:: Data shown ::

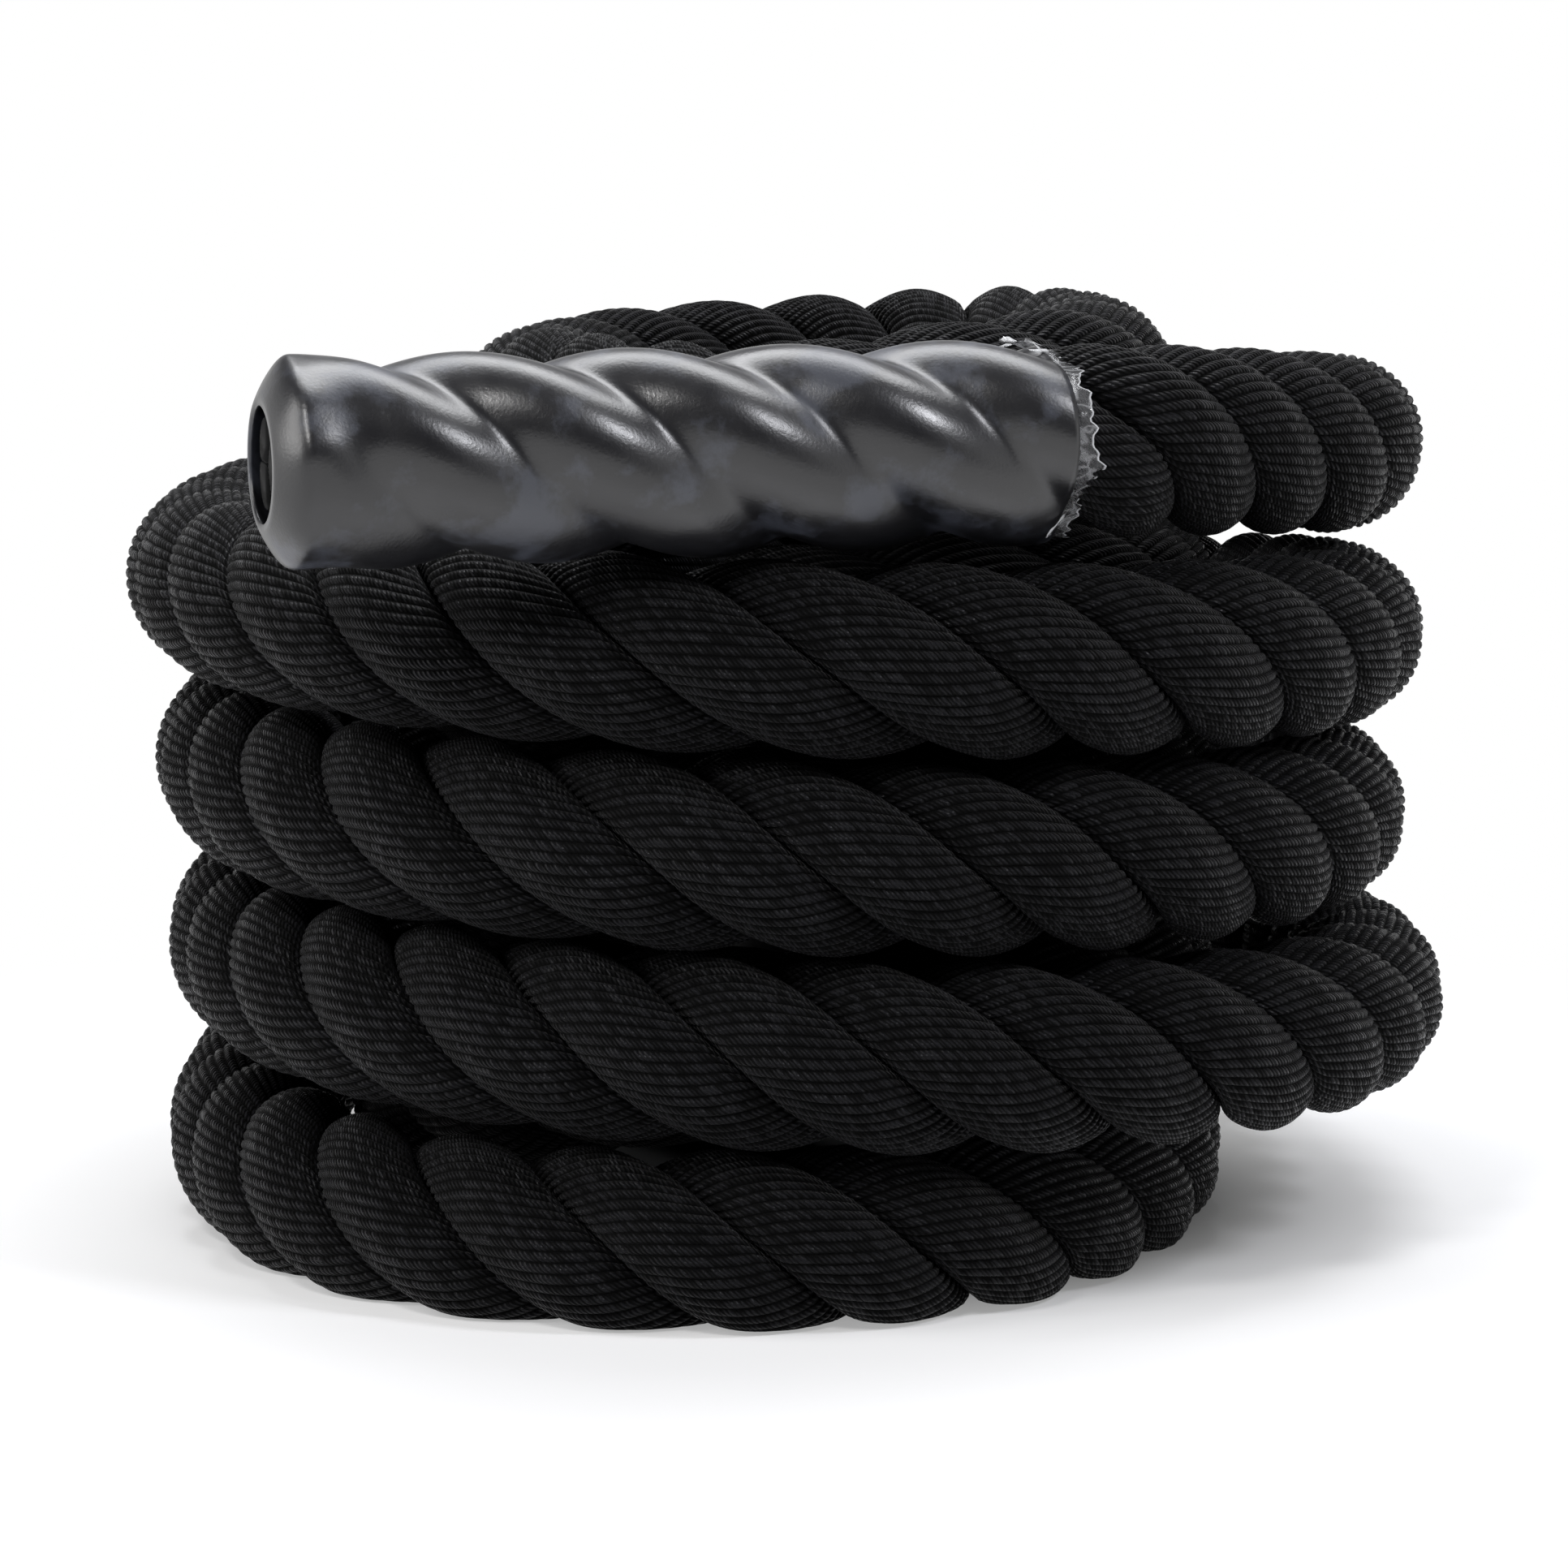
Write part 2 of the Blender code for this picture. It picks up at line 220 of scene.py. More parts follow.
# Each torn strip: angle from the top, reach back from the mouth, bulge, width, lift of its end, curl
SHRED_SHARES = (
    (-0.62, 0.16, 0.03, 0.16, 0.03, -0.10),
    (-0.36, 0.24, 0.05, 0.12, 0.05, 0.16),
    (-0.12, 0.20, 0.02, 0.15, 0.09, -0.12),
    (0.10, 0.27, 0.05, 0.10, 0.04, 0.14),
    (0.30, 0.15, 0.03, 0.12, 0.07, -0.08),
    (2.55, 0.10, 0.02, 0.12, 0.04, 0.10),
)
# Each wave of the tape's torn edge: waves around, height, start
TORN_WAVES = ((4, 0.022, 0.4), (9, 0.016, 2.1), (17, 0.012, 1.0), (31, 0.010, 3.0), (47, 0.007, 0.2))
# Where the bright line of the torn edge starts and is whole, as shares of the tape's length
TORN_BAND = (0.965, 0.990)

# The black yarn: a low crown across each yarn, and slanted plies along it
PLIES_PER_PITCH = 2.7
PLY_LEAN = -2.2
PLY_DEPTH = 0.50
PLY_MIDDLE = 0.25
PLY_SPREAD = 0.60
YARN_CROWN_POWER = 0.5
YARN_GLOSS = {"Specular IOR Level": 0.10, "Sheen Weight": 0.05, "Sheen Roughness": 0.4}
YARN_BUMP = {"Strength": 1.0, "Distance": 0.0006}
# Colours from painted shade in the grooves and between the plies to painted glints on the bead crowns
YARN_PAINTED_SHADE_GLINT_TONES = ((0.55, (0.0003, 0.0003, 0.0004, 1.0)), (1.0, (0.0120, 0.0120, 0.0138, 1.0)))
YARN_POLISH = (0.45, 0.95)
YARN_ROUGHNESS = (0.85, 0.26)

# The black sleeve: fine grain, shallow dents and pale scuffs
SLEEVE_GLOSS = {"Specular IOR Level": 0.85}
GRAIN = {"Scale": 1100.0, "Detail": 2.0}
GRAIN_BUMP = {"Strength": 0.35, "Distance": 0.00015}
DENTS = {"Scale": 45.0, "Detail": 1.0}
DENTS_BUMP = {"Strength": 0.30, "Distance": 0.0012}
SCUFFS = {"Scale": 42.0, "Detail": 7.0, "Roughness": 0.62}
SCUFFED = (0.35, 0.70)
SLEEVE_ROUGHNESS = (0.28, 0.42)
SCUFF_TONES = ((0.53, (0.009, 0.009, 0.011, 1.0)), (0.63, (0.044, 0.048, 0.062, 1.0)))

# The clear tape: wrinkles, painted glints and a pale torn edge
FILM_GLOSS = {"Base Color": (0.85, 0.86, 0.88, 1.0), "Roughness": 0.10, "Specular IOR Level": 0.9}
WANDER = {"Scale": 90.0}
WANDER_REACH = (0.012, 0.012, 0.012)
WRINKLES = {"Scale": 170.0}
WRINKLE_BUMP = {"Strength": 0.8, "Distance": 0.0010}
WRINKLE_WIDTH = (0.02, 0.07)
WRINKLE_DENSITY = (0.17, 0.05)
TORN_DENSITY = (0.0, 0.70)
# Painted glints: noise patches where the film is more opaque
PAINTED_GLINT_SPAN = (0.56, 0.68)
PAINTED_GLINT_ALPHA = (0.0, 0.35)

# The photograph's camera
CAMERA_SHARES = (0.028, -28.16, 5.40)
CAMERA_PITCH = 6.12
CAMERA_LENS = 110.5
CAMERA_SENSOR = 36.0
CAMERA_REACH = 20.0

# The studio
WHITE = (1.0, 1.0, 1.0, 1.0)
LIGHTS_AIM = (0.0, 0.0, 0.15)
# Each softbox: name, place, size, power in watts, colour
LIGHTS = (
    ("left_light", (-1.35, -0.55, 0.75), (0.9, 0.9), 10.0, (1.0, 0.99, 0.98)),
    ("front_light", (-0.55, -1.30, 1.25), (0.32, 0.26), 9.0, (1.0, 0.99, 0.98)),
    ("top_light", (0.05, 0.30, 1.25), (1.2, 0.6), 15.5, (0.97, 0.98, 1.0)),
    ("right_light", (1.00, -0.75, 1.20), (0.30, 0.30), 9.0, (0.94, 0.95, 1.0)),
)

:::

* **Problem details**
Repeat the material word for word from its opening line up to and including the line containing "0.048, 0.062, 1.0)))".

* **Correct result**
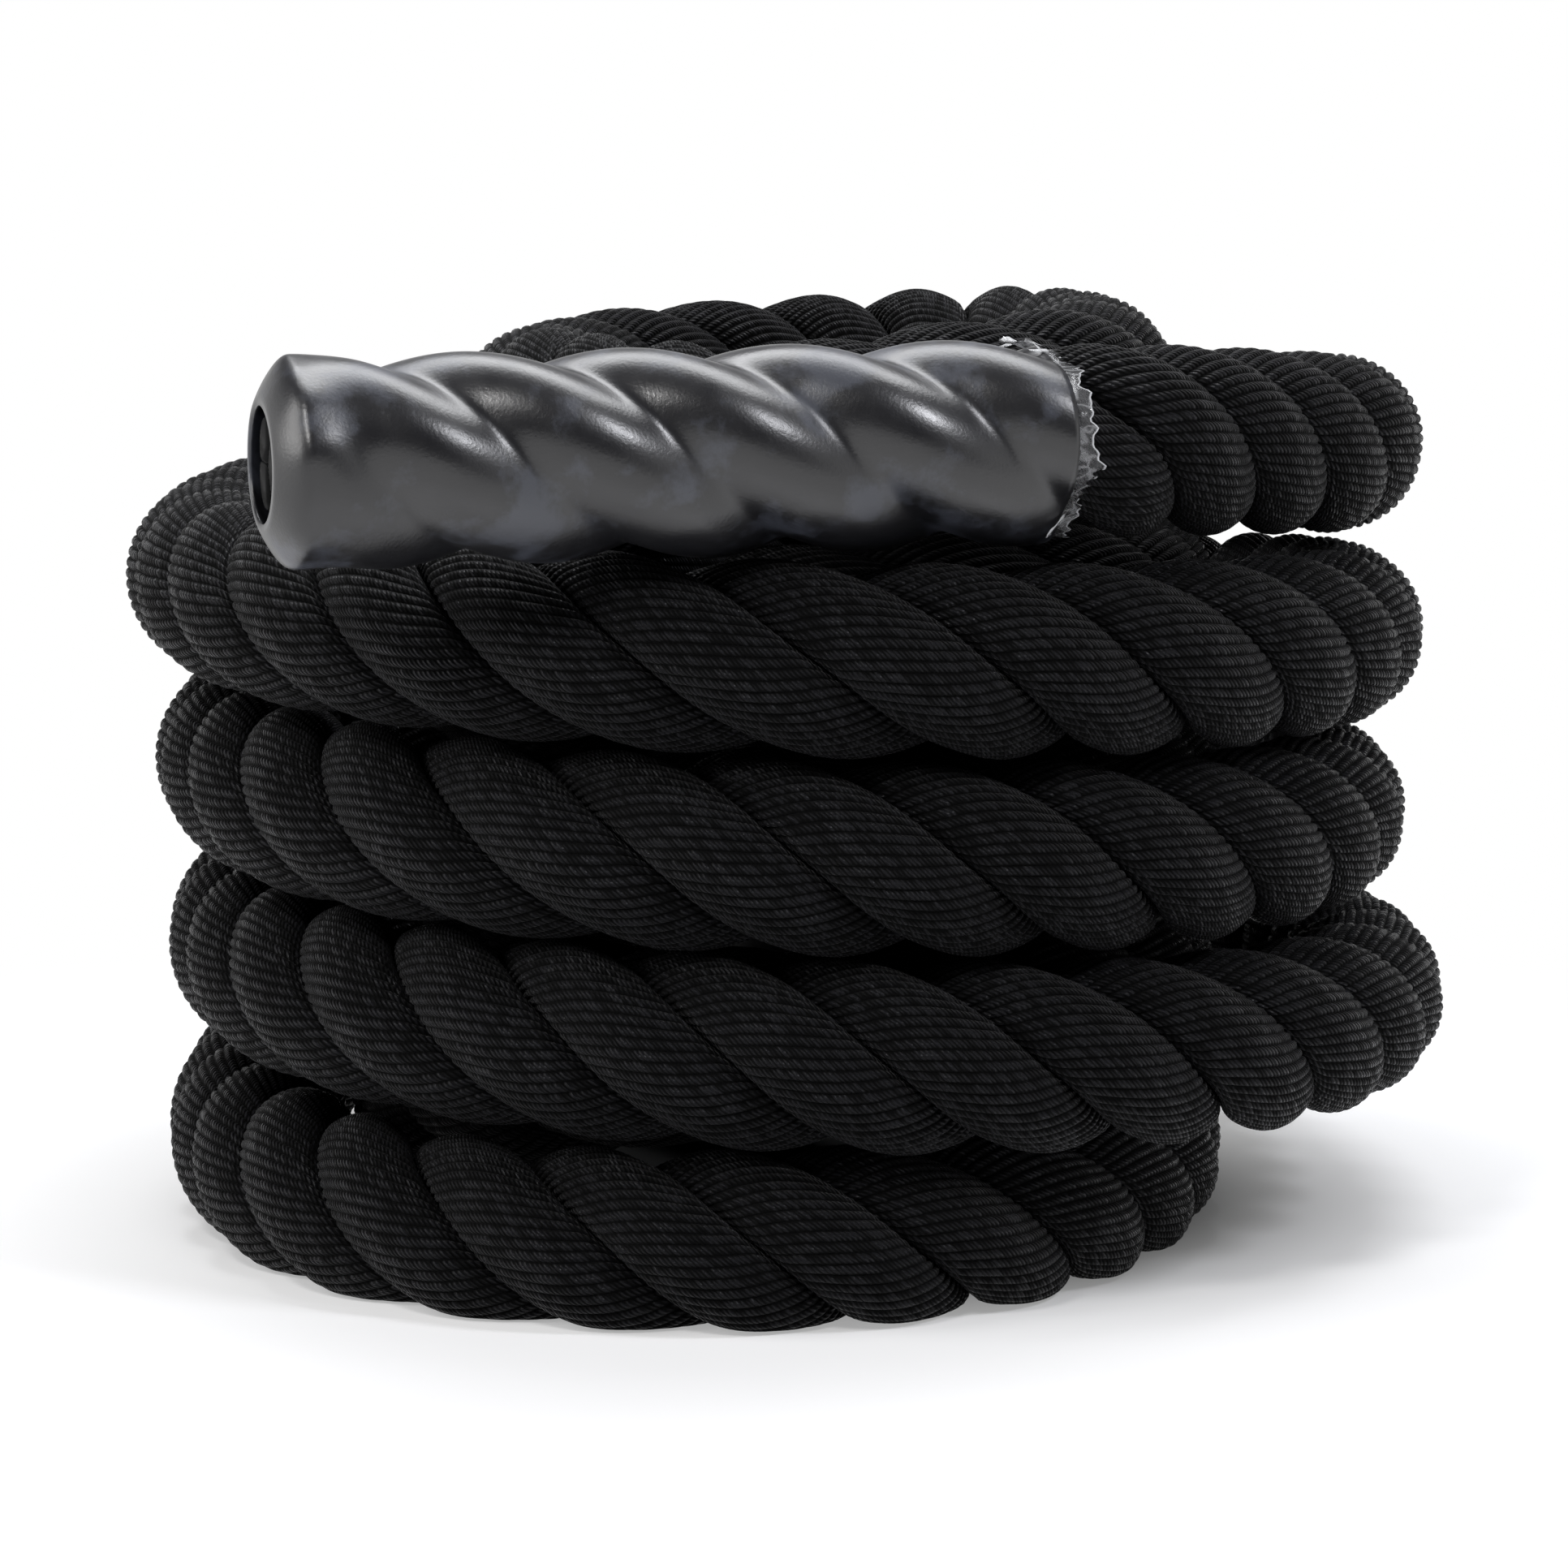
Write part 2 of the Blender code for this picture. It picks up at line 220 of scene.py. More parts follow.
# Each torn strip: angle from the top, reach back from the mouth, bulge, width, lift of its end, curl
SHRED_SHARES = (
    (-0.62, 0.16, 0.03, 0.16, 0.03, -0.10),
    (-0.36, 0.24, 0.05, 0.12, 0.05, 0.16),
    (-0.12, 0.20, 0.02, 0.15, 0.09, -0.12),
    (0.10, 0.27, 0.05, 0.10, 0.04, 0.14),
    (0.30, 0.15, 0.03, 0.12, 0.07, -0.08),
    (2.55, 0.10, 0.02, 0.12, 0.04, 0.10),
)
# Each wave of the tape's torn edge: waves around, height, start
TORN_WAVES = ((4, 0.022, 0.4), (9, 0.016, 2.1), (17, 0.012, 1.0), (31, 0.010, 3.0), (47, 0.007, 0.2))
# Where the bright line of the torn edge starts and is whole, as shares of the tape's length
TORN_BAND = (0.965, 0.990)

# The black yarn: a low crown across each yarn, and slanted plies along it
PLIES_PER_PITCH = 2.7
PLY_LEAN = -2.2
PLY_DEPTH = 0.50
PLY_MIDDLE = 0.25
PLY_SPREAD = 0.60
YARN_CROWN_POWER = 0.5
YARN_GLOSS = {"Specular IOR Level": 0.10, "Sheen Weight": 0.05, "Sheen Roughness": 0.4}
YARN_BUMP = {"Strength": 1.0, "Distance": 0.0006}
# Colours from painted shade in the grooves and between the plies to painted glints on the bead crowns
YARN_PAINTED_SHADE_GLINT_TONES = ((0.55, (0.0003, 0.0003, 0.0004, 1.0)), (1.0, (0.0120, 0.0120, 0.0138, 1.0)))
YARN_POLISH = (0.45, 0.95)
YARN_ROUGHNESS = (0.85, 0.26)

# The black sleeve: fine grain, shallow dents and pale scuffs
SLEEVE_GLOSS = {"Specular IOR Level": 0.85}
GRAIN = {"Scale": 1100.0, "Detail": 2.0}
GRAIN_BUMP = {"Strength": 0.35, "Distance": 0.00015}
DENTS = {"Scale": 45.0, "Detail": 1.0}
DENTS_BUMP = {"Strength": 0.30, "Distance": 0.0012}
SCUFFS = {"Scale": 42.0, "Detail": 7.0, "Roughness": 0.62}
SCUFFED = (0.35, 0.70)
SLEEVE_ROUGHNESS = (0.28, 0.42)
SCUFF_TONES = ((0.53, (0.009, 0.009, 0.011, 1.0)), (0.63, (0.044, 0.048, 0.062, 1.0)))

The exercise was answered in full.